By the following March the series had gained more than one million downloads. The idea of Philosophy Bites is remarkably simple: Take a topic of philosophy, invite an expert in for a discussion and make it clear enough for everybody to understand.
So far there have been 235 episodes published on iTunes, with more on his blog as well. “The podcast is the thing that has reawakened my passion for philosophy,” he said, “because through it I have met some of the most brilliant living philosophers.” The biggest audience is in the United States, then the UK, he explains — but they have had questions from troops on duty. “We get emails from all sorts of places and there was one email from soldiers in Afghanistan, who had been discussing ethics on the battlefield after listening to one of our episodes. “In Oxford, I have been approached by people who recognise my voice. “But to be able to communicate across the world from a laptop – that’s just amazing.”
Though their equipment consists of just a portable hard disk recorder, a microphone and two laptops, Mr Edmonds and Mr Warburton have had requests from would-be interns. “David is a producer, so he edits to a very high quality,” Warburton smiles.
“But some people actually assume we have a studio and make requests to come in, and that’s always quite funny for us.” In 2013, Warburton decided to give up his job at the Open University and go freelance.
It was a big decision, he admitted, but not one he regrets.
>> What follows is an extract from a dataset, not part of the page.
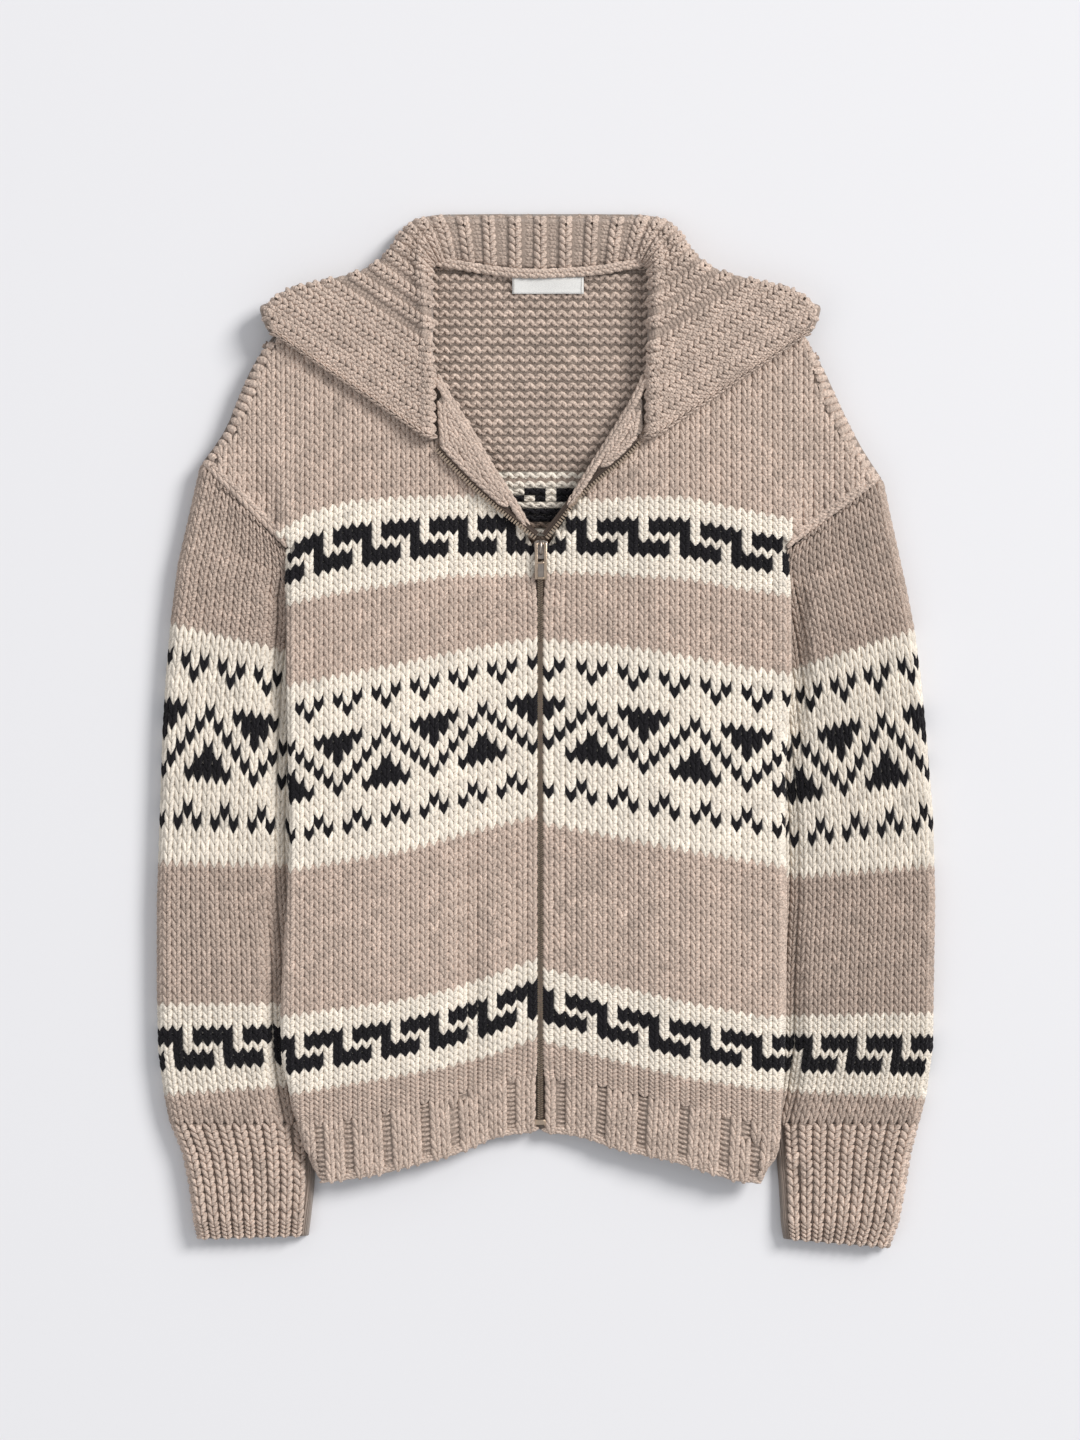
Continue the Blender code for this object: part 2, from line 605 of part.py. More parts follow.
def build_sleeves():
    plain = np.linspace(0.0, 1.0, TUBE_TOP_POINTS)
    level = np.zeros(TUBE_TOP_POINTS)
    build_tube("sleeve_left", SLEEVE_LEFT, -1, plain, level)
    build_tube("sleeve_right", SLEEVE_RIGHT, 1, plain, level)
    count = CUFF_RIBS * POINTS_PER_RIB + 1
    shares = np.linspace(0.0, 1.0, count)
    phase = np.arange(count) % POINTS_PER_RIB
    depths = np.where(phase == 0, -CUFF_RIB_DEPTH, 0.0)
    build_tube("cuff_left", CUFF_LEFT, -1, shares, depths)
    build_tube("cuff_right", CUFF_RIGHT, 1, shares, depths)


def collar_path(row):
    """The middle line of the collar's wall at one section, from the seam to its outer edge."""
    seam, roll, edge, hidden = (np.array(row[k:k + 2]) for k in (0, 2, 4, 6))
    seam_z, crest_z, leaf_z, turn = row[8:12]
    half = COLLAR_CLOTH / 2.0
    span = np.linalg.norm(edge - roll)
    way = (edge - roll) / span
    inset = min(7.5, span * 0.45)
    inside = edge - way * inset
    if turn == LIES_FLAT:
        rest = [inside, edge - way * 5.5, edge - way * 3.5, edge - way * 1.6, edge]
        rest_z = [leaf_z, leaf_z - 0.2, leaf_z - 0.5, leaf_z - 0.9, leaf_z - 1.5]
    elif turn == HANGS_OVER:
        rest = [inside, edge - way * 4.4, edge - way * 2.2, edge - way * 0.7, edge]
        rest_z = [leaf_z, leaf_z - 0.5, leaf_z - 1.7, leaf_z - 3.6, leaf_z - 6.0]
    else:
        under_way = (hidden - edge) / np.linalg.norm(hidden - edge)
        below = edge + under_way * inset
        rest = [inside, edge - way * half, below, below + (hidden - below) * 0.5, hidden]
        rest_z = [leaf_z, (leaf_z + half) / 2.0, half, half, half]
    places = [seam, seam + (roll - seam) * 0.12, seam + (roll - seam) * 0.6, roll]
    places += [roll + (inside - roll) * 0.22, roll + (inside - roll) * 0.6] + rest
    heights = [seam_z, seam_z + (crest_z - seam_z) * 0.6, crest_z, 0.6 * crest_z + 0.4 * leaf_z]
    heights += [leaf_z, leaf_z] + rest_z
    return rounded(np.column_stack([np.array(places), heights]), COLLAR_STEPS)


def collar_sections():
    """Middle lines at every groove and crest, from the left front end round to the right one."""
    table = np.array([collar_path(row) for row in COLLAR])
    count = 2 * COLLAR_HALF_RIBS + 1
    shares = np.linspace(0.0, COLLAR_LAST_ROW, count)
    smooth = []
    for share in shares:
        k = min(int(share), COLLAR_LAST_ROW - 1)
        t = share - k
        before, after = max(k - 1, 0), min(k + 2, COLLAR_LAST_ROW)
        a, b, c, d = table[before], table[k], table[k + 1], table[after]
        eased = 0.5 * (2 * b + (c - a) * t + (2 * a - 5 * b + 4 * c - d) * t * t + (3 * b - a - 3 * c + d) * t ** 3)
        smooth.append(0.5 * eased + 0.5 * (b + (c - b) * t))
    half = np.array(smooth)
    half[..., 2] = np.maximum(half[..., 2], COLLAR_CLOTH / 2.0)
    mirrored = half[:-1][::-1].copy()
    mirrored[..., 0] = 2 * COLLAR_MIRROR_X - mirrored[..., 0]
    return np.concatenate([half, mirrored])


def grid_normals(grid):
    across = np.gradient(grid, axis=0)
    along_path = np.gradient(grid, axis=1)
    normal = np.cross(along_path, across)
    return normal / np.maximum(np.linalg.norm(normal, axis=-1, keepdims=True), 1e-9)


def build_collar():
    grid = collar_sections()
    normal = grid_normals(grid)
    if normal[len(grid) // 4, 7, 2] < 0:
        normal = -normal
    half = COLLAR_CLOTH / 2.0
    path_count = grid.shape[1]
    groove = (np.arange(len(grid)) % 2 == 1).astype(float)
    on_top = smooth_step(path_count - 5.0, path_count - 7.0, np.arange(path_count))
    ribs = -COLLAR_RIB_DEPTH * groove[:, None] * on_top[None, :]
    outer = grid + normal * (half + ribs)[..., None]
    inner = grid - normal * half
    low = (grid[..., 2] < half + 0.3)
    outer[..., 2] = np.where(low, 0.0, np.maximum(outer[..., 2], 0.0))
    inner[..., 2] = np.where(low, COLLAR_CLOTH, inner[..., 2])
    add_wall("collar", outer, inner)


def strip_between(side):
    """Fold line and free edge of the turned-out front edge, matched section by section."""
    first = 0 if side < 0 else 2
    fold = np.stack([column(V_FOLD, first), column(V_FOLD, first + 1)], axis=1)
    teeth = np.stack([column(V_TEETH, first), column(V_TEETH, first + 1)], axis=1)
    neck = np.array([(-75.0 if side < 0 else 67.0, y) for y in (208.0, 219.0, 230.0)])
    way = np.gradient(teeth, axis=0)
    out = np.stack([way[:, 1], -way[:, 0]], axis=1) * side / np.linalg.norm(way, axis=1)[:, None]
    free = rounded(np.vstack([(teeth - out * 5.8), neck]), 3)
    free = free[free[:, 1] > FACING_START_Y[side] + 2.0]
    fold = rounded(fold, 3)
    inside = fold[(fold[:, 1] > FACING_START_Y[side]) & (fold[:, 1] < FACING_END_Y)]
    ends = [(np.interp(y, fold[:, 1], fold[:, 0]), y) for y in (FACING_START_Y[side], FACING_END_Y)]
    fold_line = along(np.vstack([ends[0], inside, ends[1]]), count=12)
    free_line = along(free, count=12)
    return fold_line, free_line


def build_facing(side, name):
    fold_line, free_line = strip_between(side)
    half = FACING_CLOTH / 2.0
    sections = []
    for fold, free in zip(fold_line, free_line):
        span = np.linalg.norm(free - fold)
        way = (free - fold) / span
        reach = np.array([0.0, 0.0, 0.9, 2.6, 5.0, span * 0.5 + 2.5, span])
        lift = np.array([-2.4, 0.2, 2.2, 2.9, 2.7, 2.7, 2.7])
        places = fold + way * reach[:, None]
        base = body_top(places[:, 0], places[:, 1])
        sections.append(np.column_stack([places, base + lift]))
    grid = np.array(sections)
    normal = grid_normals(grid)
    if normal[6, 5, 2] < 0:
        normal = -normal
    add_wall(name, grid + normal * half, grid - normal * half)


def ribbon(name, centre, widths, bottoms, tops, colour, **finish):
    """A strip of rectangular section along a line on the ground plan."""
    centre = np.asarray(centre, float)
    way = np.gradient(centre, axis=0)
    out = np.stack([way[:, 1], -way[:, 0]], axis=1) / np.linalg.norm(way, axis=1)[:, None]
    half = np.broadcast_to(np.asarray(widths, float) / 2.0, len(centre))[:, None]
    left, right = centre - out * half, centre + out * half
    top = np.stack([np.column_stack([left, tops]), np.column_stack([right, tops])], axis=1)
    base = np.stack([np.column_stack([left, bottoms]), np.column_stack([right, bottoms])], axis=1)
    add_wall(name, top, base, colour, **finish)


def build_zip():
    ys = np.linspace(CHAIN_BOTTOM_Y, SLIDER_Y[0] - 0.6, CHAIN_POINTS)
    straight = np.column_stack([np.full(CHAIN_POINTS, ZIP_X), ys])
    level = np.ones(CHAIN_POINTS)
    ribbon("zip_tape", straight, TAPE_WIDTH, TAPE_Z[0] * level, TAPE_Z[1] * level, TAPE)
    ribbon("zip_chain", straight, CHAIN_WIDTH, CHAIN_Z[0] * level, CHAIN_Z[1] * level, METAL,
           roughness=0.4, metallic=0.8)
    stop = np.column_stack([np.full(2, ZIP_X), [CHAIN_BOTTOM_Y - STOP_LENGTH, CHAIN_BOTTOM_Y - 0.4]])
    ribbon("zip_stop", stop, STOP_WIDTH, np.full(2, STOP_Z[0]), np.full(2, STOP_Z[1]), METAL,
           roughness=0.35, metallic=0.9)
    for side, word in ((-1, "left"), (1, "right")):
        first = 0 if side < 0 else 2
        line = rounded(np.stack([column(V_TEETH, first), column(V_TEETH, first + 1)], axis=1), 3)
        way = np.gradient(line, axis=0)
        out = np.stack([way[:, 1], -way[:, 0]], axis=1) * side / np.linalg.norm(way, axis=1)[:, None]
        tape_line = line - out * 1.7
        near = (-TAPE_REACH, 0.0, TAPE_REACH)
        lower = np.array([max(body_top(p[0] + dx, p[1] + dy) for dx in near for dy in near) for p in tape_line])
        ribbon("zip_tape_" + word, tape_line, OPEN_TAPE_WIDTH, lower + 0.4, lower + 1.1, TAPE)
        ribbon("zip_teeth_" + word, line - out * 0.6, TEETH_WIDTH, lower + 1.4, lower + TEETH_TOP, METAL,
               roughness=0.4, metallic=0.8)


def box(name, low, high, colour=METAL, **finish):
    corners = [(x, y, z) for z in (low[2], high[2]) for y in (low[1], high[1]) for x in (low[0], high[0])]
    faces = [(0, 2, 3, 1), (4, 5, 7, 6), (0, 1, 5, 4), (2, 6, 7, 3), (0, 4, 6, 2), (1, 3, 7, 5)]
    return add_solid(name, corners, faces, colour, **finish)


def combine(target, tool, operation):
    """Joins or cuts a solid with a helper, which is then removed."""
    change = target.modifiers.new(operation.lower(), "BOOLEAN")
    change.operation = operation
    change.solver = "EXACT"
    change.object = tool
    bpy.context.view_layer.update()
    graph = bpy.context.evaluated_depsgraph_get()
    made = bpy.data.meshes.new_from_object(target.evaluated_get(graph))
    target.modifiers.clear()
    target.data = made
    bpy.data.objects.remove(tool, do_unlink=True)


def build_slider():
    finish = {"roughness": 0.35, "metallic": 0.9}
    low_y, high_y = SLIDER_Y
    slider = box("zip_slider", (SLIDER_X - 4.9, low_y, SLIDER_BASE_Z), (SLIDER_X + 4.9, high_y, 14.9), **finish)
    key = box("key", (ZIP_X - 2.4, low_y + 2.0, 11.4), (ZIP_X + 2.4, high_y - 1.0, SLIDER_BASE_Z + 0.5), **finish)
    combine(slider, key, "UNION")
    bridge = box("bridge", (SLIDER_X - 1.3, low_y + 3.0, 14.5), (SLIDER_X + 1.3, high_y - 0.3, 18.2), **finish)
    hole = box("hole", (SLIDER_X - 2.0, low_y + 4.8, 14.9), (SLIDER_X + 2.0, high_y - 1.3, 17.4), **finish)
    combine(bridge, hole, "DIFFERENCE")
    combine(slider, bridge, "UNION")


def build_pull():
    finish = {"roughness": 0.35, "metallic": 0.9}
    tip_y = PULL_HINGE_Y + 1.0 - PULL_LENGTH
    low_z, high_z = PULL_HINGE_Z - 0.7, PULL_HINGE_Z + 0.7
    pull = box("zip_pull", (SLIDER_X - 4.2, tip_y, low_z), (SLIDER_X + 4.2, PULL_HINGE_Y + 0.7, high_z), **finish)
    slot = box("slot", (SLIDER_X - 2.2, PULL_HINGE_Y - 12.6, low_z - 1.0),
               (SLIDER_X + 2.2, PULL_HINGE_Y - 0.7, high_z + 1.0), **finish)
    combine(pull, slot, "DIFFERENCE")
    recess = box("recess", (SLIDER_X - 2.4, tip_y + 1.8, high_z - 0.4),
                 (SLIDER_X + 2.4, PULL_HINGE_Y - 14.2, high_z + 1.0), **finish)
    combine(pull, recess, "DIFFERENCE")


def build_label():
    base = float(body_under(np.array(LABEL_CENTRE[0]), np.array(LABEL_CENTRE[1] - 6.0))) + CLOTH
    half_w, half_h = LABEL_SIZE[0] / 2.0, LABEL_SIZE[1] / 2.0
    cx, cy = LABEL_CENTRE
    box("label", (cx - half_w, cy - half_h, base + 0.4), (cx + half_w, cy + half_h, base + 1.2), WHITE)


def main():
    clear_scene()
    build_back()
    build_hem_back()
    for side, word in ((-1, "left"), (1, "right")):
        build_front(side, "front_" + word)
        build_hem_front(side, "hem_" + word)
        build_facing(side, "facing_" + word)
    build_sleeves()
    build_collar()
    build_zip()
    build_slider()
    build_pull()
    build_label()


main()
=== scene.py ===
# Chunky knitted zip cardigan laid flat: the finished look over its CAD parts.
# Lengths are in millimetres and are scaled once, where meshes are made.
# Left and right are as seen from above; side is -1 on the left and 1 on the right.
import math

import bmesh
import bpy
import numpy as np
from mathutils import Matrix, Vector


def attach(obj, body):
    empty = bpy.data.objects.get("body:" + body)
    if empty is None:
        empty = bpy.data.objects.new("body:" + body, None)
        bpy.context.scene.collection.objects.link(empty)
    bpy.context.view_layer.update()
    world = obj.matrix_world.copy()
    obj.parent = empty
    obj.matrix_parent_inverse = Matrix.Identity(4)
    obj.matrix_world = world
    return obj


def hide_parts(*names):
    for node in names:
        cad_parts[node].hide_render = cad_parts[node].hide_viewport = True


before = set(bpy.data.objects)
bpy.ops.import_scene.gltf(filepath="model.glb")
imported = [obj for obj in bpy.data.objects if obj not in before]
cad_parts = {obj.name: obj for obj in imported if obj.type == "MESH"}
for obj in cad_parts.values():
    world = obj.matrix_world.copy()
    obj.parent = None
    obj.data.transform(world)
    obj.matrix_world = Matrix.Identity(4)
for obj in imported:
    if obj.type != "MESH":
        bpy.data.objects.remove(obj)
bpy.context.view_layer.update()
MM = 0.001
CLOTH = 4.0            # thickness of the knitted wall
COLLAR_CLOTH = 4.4     # the ribbed collar is a little thicker
FACING_CLOTH = 3.4     # turned-out front edge
SEAM = 0.8             # space left between two sewn pieces
HEM_SEAM = 1.0         # and along the hem's stepped line
ZIP_X = -4.0           # middle of the zip
ZIP_GAP = 7.0          # between the two front edges
V_START_Y = 131.0      # where the fronts begin to open
UNDERARM_Y = 127.5
COLLAR_MIRROR_X = -4.0

# Heights of the body's upper and lower skins
TOP_AT_ZIP = 13.0
TOP_AT_SIDE = 21.0
TOP_AT_CHEST = 18.0
TUCK_CLEARANCE = 9.8   # the body's side lies this high, over the sleeve's tucked edge
FALL_CLEARANCE = 5.2   # the upper back lies this high, over the collar's fall
MOST_EDGE_RADIUS = 9.0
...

English language sales alone of his latest book part of a larger series, A Little History of Philosophy, have already hit 45,000 and he is working on four new titles. He will also attend the Oxford Literary Festival in March. “I don’t really have a job,” he said, “but that’s my favourite thing about it. I can do anything now. “I’d like to carry on writing. I see myself as a writer, but I still enjoy teaching and now that is something I can do more flexibly.”
Whatever his job title, thinking will continue to be a way of life for Nigel Warburton.